Connections are the currency of opportunity.

While none of this may seem earth shattering, the truth is that connections are the currency of opportunity.  If folks don’t become aware of you, they won’t have the chance to witness your talents.  There’s a good chance that none of these events would have happened if I wasn’t in the right place at the right time.  You never know when an ordinary everyday moment might become pivotal, so I guess it’s important to be in the right place enough times to get lucky.

As a postscript, I will share another moment of beauty that arose from that business-as-usual meeting in ’93 with Jan. Around 2002, shortly after the release of Transit, A.J. and I were dining at his mother’s restaurant, Croce’s, in the historic gaslight district of San Diego. We shared our table with Waylon Jennings and his ex-wife, but steadfast companion, Jessi Colter. Waylon told us all the reasons that he loved Transit, that he thought we made an excellent team, and that he would like us to produce his next album. His words resonated with us. We were blown away.

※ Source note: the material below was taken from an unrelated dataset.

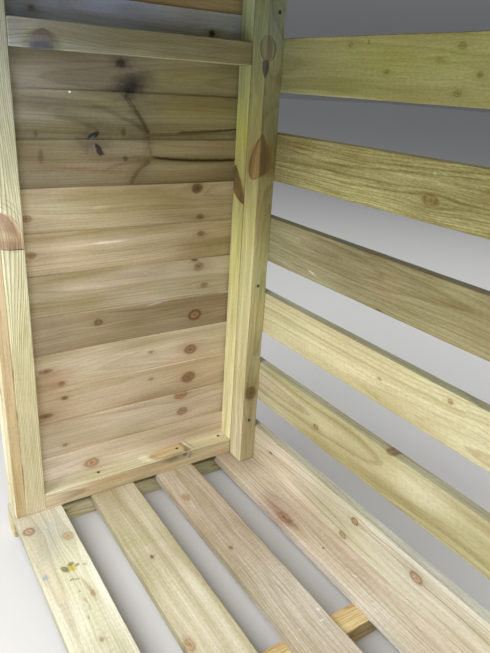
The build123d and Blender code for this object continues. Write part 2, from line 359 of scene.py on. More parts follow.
def wood(name, early=(216, 203, 152), late=(176, 148, 96), green=(178, 184, 128), ring=0.75, saw=0.5, extras=None, fuzz=0.10, least=0.25,
         olive=0.0):
    """Softwood.  The growth rings are shells round the board's own pith; they part round each knot."""
    mat = bpy.data.materials.new(name)
    t = Tree(mat)
    loc = t.attr("loc")
    ringc = t.sep(t.attr("ring"))
    shade = t.sep(t.attr("shade"))
    look = t.sep(t.attr("look"))
    kpos, kdir, kpar = t.attr("kpos"), t.attr("kdir"), t.sep(t.attr("kpar"))
    tint = t.attr("tint")
    seed = look[2]
    off = t.comb(t.m("MULTIPLY", seed, 7.31), t.m("MULTIPLY", seed, 3.77), t.m("MULTIPLY", seed, 5.93))

    # --- the nearest knot
    d0 = t.v("SUBTRACT", loc, kpos)
    along = t.v("DOT_PRODUCT", d0, kdir)
    d = t.v("SUBTRACT", d0, t.v("SCALE", kdir, scale=along))
    inv = t.m("DIVIDE", 1.0, kpar[0])
    dn = t.v("SCALE", d, scale=inv)
    flow = t.v("LENGTH", t.v("MULTIPLY", dn, (0.34, 1.0, 1.0)))
    wob = t.noise(t.v("ADD", loc, off), 95.0, 2.0, 0.6)
    wob0 = t.m("SUBTRACT", wob, 0.5)
    dk = t.v("MULTIPLY", dn, t.comb(t.m("DIVIDE", 1.0, kpar[1]), 1.0, 1.0))
    ragged = t.m("MINIMUM", t.m("MULTIPLY", inv, 0.0042), 0.62)
    kd = t.m("MULTIPLY_ADD", wob0, ragged, t.v("LENGTH", dk))
    g = t.m("MULTIPLY", t.m("EXPONENT", t.m("MULTIPLY", t.m("MULTIPLY", flow, flow), -0.26)), 0.90)
    perp = t.v("MULTIPLY", d, (0.0, 1.0, 1.0))
    p = t.v("SUBTRACT", loc, t.v("SCALE", perp, scale=g))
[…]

That alone would have made the evening memorable, but the true beauty was in what happened next. Sure, the thumbs-up from the big guy was a nice pat on the back and it had the potential to put some more dollars into my bank account, but the real reward was witnessing a moment of tenderness that would remain with me for the rest of my life.

Waylon had a habit of calling everyone “Hoss”, presumably inspired by Dan Blocker’s character from the old school TV Western show, Bonanza. On the surface it was both amusing and pretty cool because, if you think about it, Hoss was a great wingman, exactly the type of person you could count on if you needed some mojo on the Ponderosa. To me, it was a term of endearment, but when Waylon slipped up and called Jessi “Hoss”, she sternly replied, “Hey! I’m not Hoss, I’m your wife!” She then smiled, kissed him, and cut his food into smaller, more manageable pieces.

Jessi was a force of nature in her own right, but there she was, regal and elegant in her role as caretaker for the legendary but feeble country music Outlaw, who unbeknownst to the rest of us, would die shortly thereafter. She was a country music star, but her higher purpose, her servitude, is what resonated with me.

Sometimes these seemingly ordinary, mundane moments ultimately prove to be pivotal, and can set in motion a chain reaction that can change your life. In spending just a couple hours with Waylon and Jessi, I got a glimpse into the true meaning of life. It all comes down to the connections we make and the bonds we forge with our loved ones. At the end of the day, the importance of your trophy case pales in comparison to the importance of love. All the money in the world cannot buy you another minute when your time is up, but love can make a single moment feel like an eternity.